Over the last several years I have also had the honor of teaching students at Georgetown University’s School of Foreign Service and the Johns Hopkins School of Advanced International Studies about the politics and history of America’s relations with the countries of South Asia. My students have made me smarter and more thoughtful about these issues, and I want to thank them for doing so. I am grateful to Dan Byman and Walter Andersen for asking me to teach at these great institutions.
I
also want to thank my colleagues at the Brookings Institution for their insights and comments on my work. Stephen Cohen is the dean of South Asian scholarship in America, and he has been an immense source of inspiration and insight. Both Strobe Talbott and Martin Indyk, who were my partners in government and who brought me to Brookings in 2007, are mentors and friends. Michael O’Hanlon, research director in Foreign Policy at Brookings, provided excellent insights on the manuscript. Two fantastic research assistants, Aysha Chowdhry and Irena Sargsyan, have given me tremendous assistance with the project. Special thanks is also due to the Brookings Institution Press, especially its director Robert Faherty and my editor, Eileen Hughes, for their friendship and fine work.

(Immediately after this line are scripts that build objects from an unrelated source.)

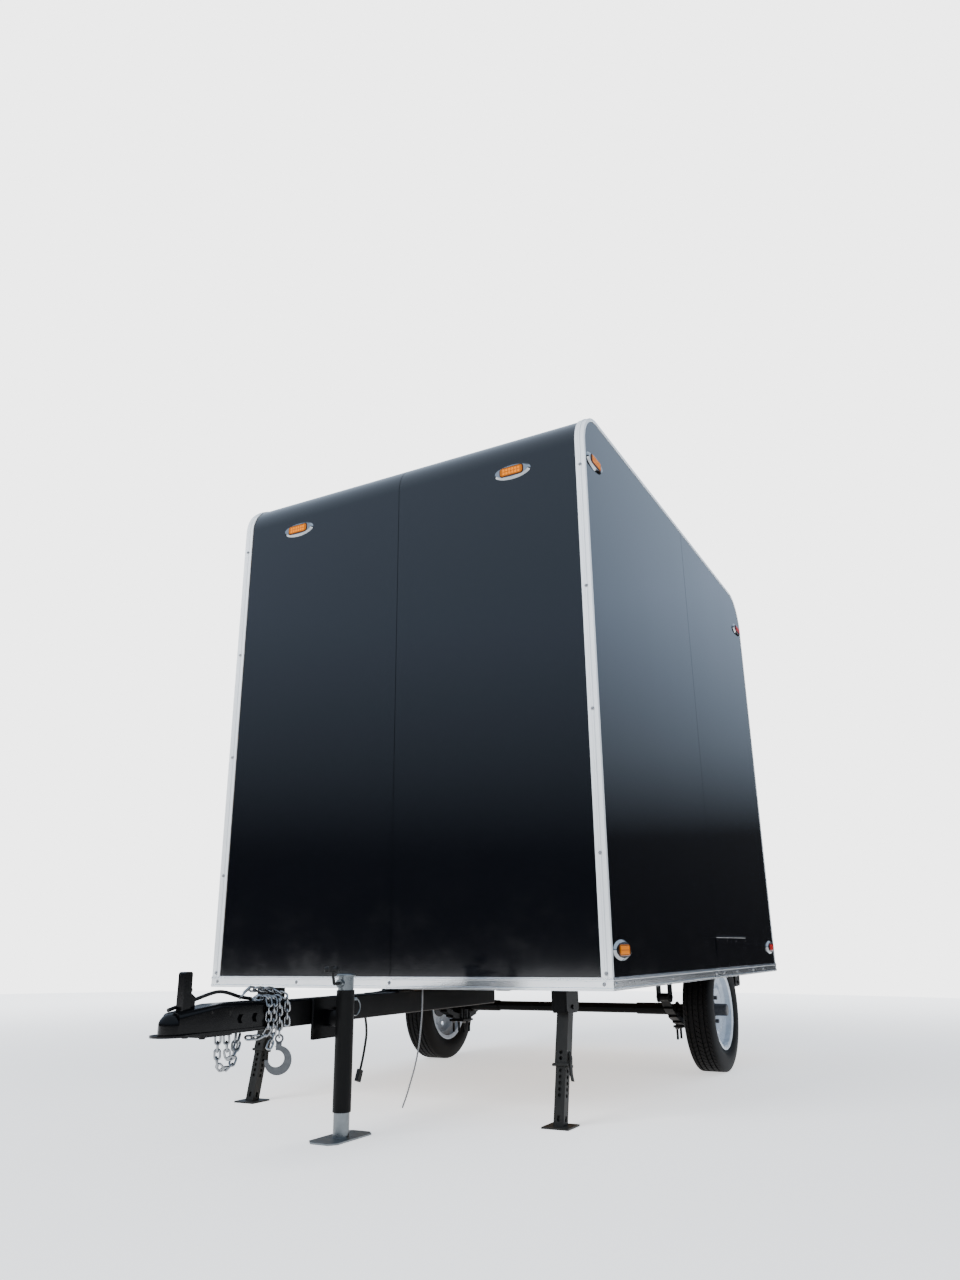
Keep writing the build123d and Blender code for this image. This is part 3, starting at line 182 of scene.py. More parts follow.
cable_black, place = new_finish("cable sheath")
scuff = place.noise(60, 4, 0.6)
close_finish(place, Base_Color=scuff.tint((0.003, 0.003, 0.003), (0.012, 0.012, 0.011)),
             Roughness=scuff * 0.25 + 0.35, Specular_IOR_Level=0.25,
             Normal=scuff.bump(0.15, 0.001))
cable_steel, place = new_finish("wire rope")
strand = place.node("ShaderNodeTexWave", {"wave_type": "BANDS", "bands_direction": "DIAGONAL"},
                    {"Vector": place, "Scale": 95, "Distortion": 1.2, "Detail": 1})
close_finish(place, Base_Color=strand.tint((0.06, 0.06, 0.06), (0.42, 0.42, 0.43)),
             Metallic=0.8, Roughness=0.42, Normal=strand.bump(0.8, 0.002))
cables = (
    # name, thickness, far end, stiffness, finish, slot, route
    ("breakaway_cable", 0.011, "object", "stiff", cable_black, "rubber", (
        (-0.020, -1.547, 0.4379), (-0.020, -1.596, 0.4436), (-0.020, -1.652, 0.460),
        (-0.020, -1.696, 0.466), (-0.020, -1.742, 0.458), (-0.020, -1.796, 0.4455),
        (-0.020, -1.848, 0.433), (-0.020, -1.893, 0.4229))),
    ("light_cable", 0.009, "plug", "medium", cable_black, "rubber", (
        (0, -0.945, 0.3456), (0.002, -0.934, 0.300), (0, -0.942, 0.250),
        (0.001, -0.956, 0.205), (0, -0.968, 0.172))),
    ("ground_cable", 0.006, "bare", "medium", cable_steel, "zinc", (
        (0.137, -0.768, 0.4368), (0.139, -0.770, 0.380), (0.134, -0.768, 0.326),
        (0.127, -0.766, 0.270), (0.117, -0.765, 0.214), (0.104, -0.766, 0.160),
        (0.086, -0.767, 0.108), (0.070, -0.767, 0.062), (0.052, -0.766, 0.024))),
)
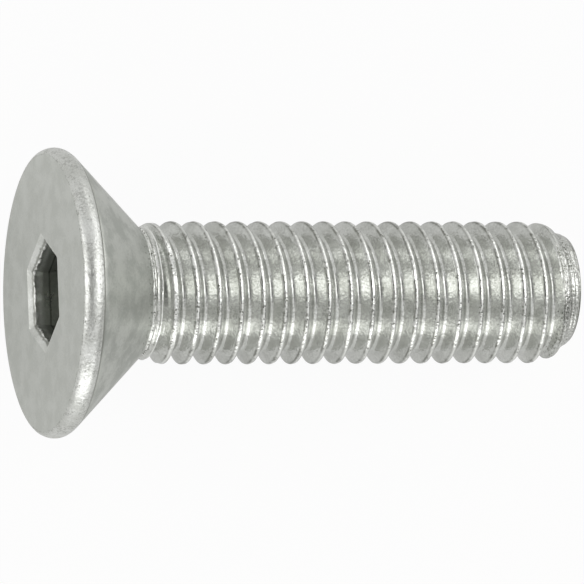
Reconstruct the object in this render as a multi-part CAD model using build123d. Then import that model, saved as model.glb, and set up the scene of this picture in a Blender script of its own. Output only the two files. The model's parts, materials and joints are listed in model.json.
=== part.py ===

Throughout the book I have tried to let the Americans directly involved in the diplomatic interactions among the United States, India, and Pakistan—from Admiral Nimitz and John Kenneth Galbraith to Strobe Talbott and Rick Inderfurth—speak for themselves through their own words and memories. I am, of course, solely responsible for any errors of fact or judgment. The Central Intelligence Agency has reviewed this book to ensure that there is no disclosure of classified information. Nothing in the following pages should be construed as asserting or implying that any branch of government has authenticated the information herein or endorsed my views. All the statements and opinions herein are solely mine. This book is dedicated to my son, Christopher, who has always made me very proud. Finally, my deepest thanks are to my wife, Elizabeth, for making the journey so joyful.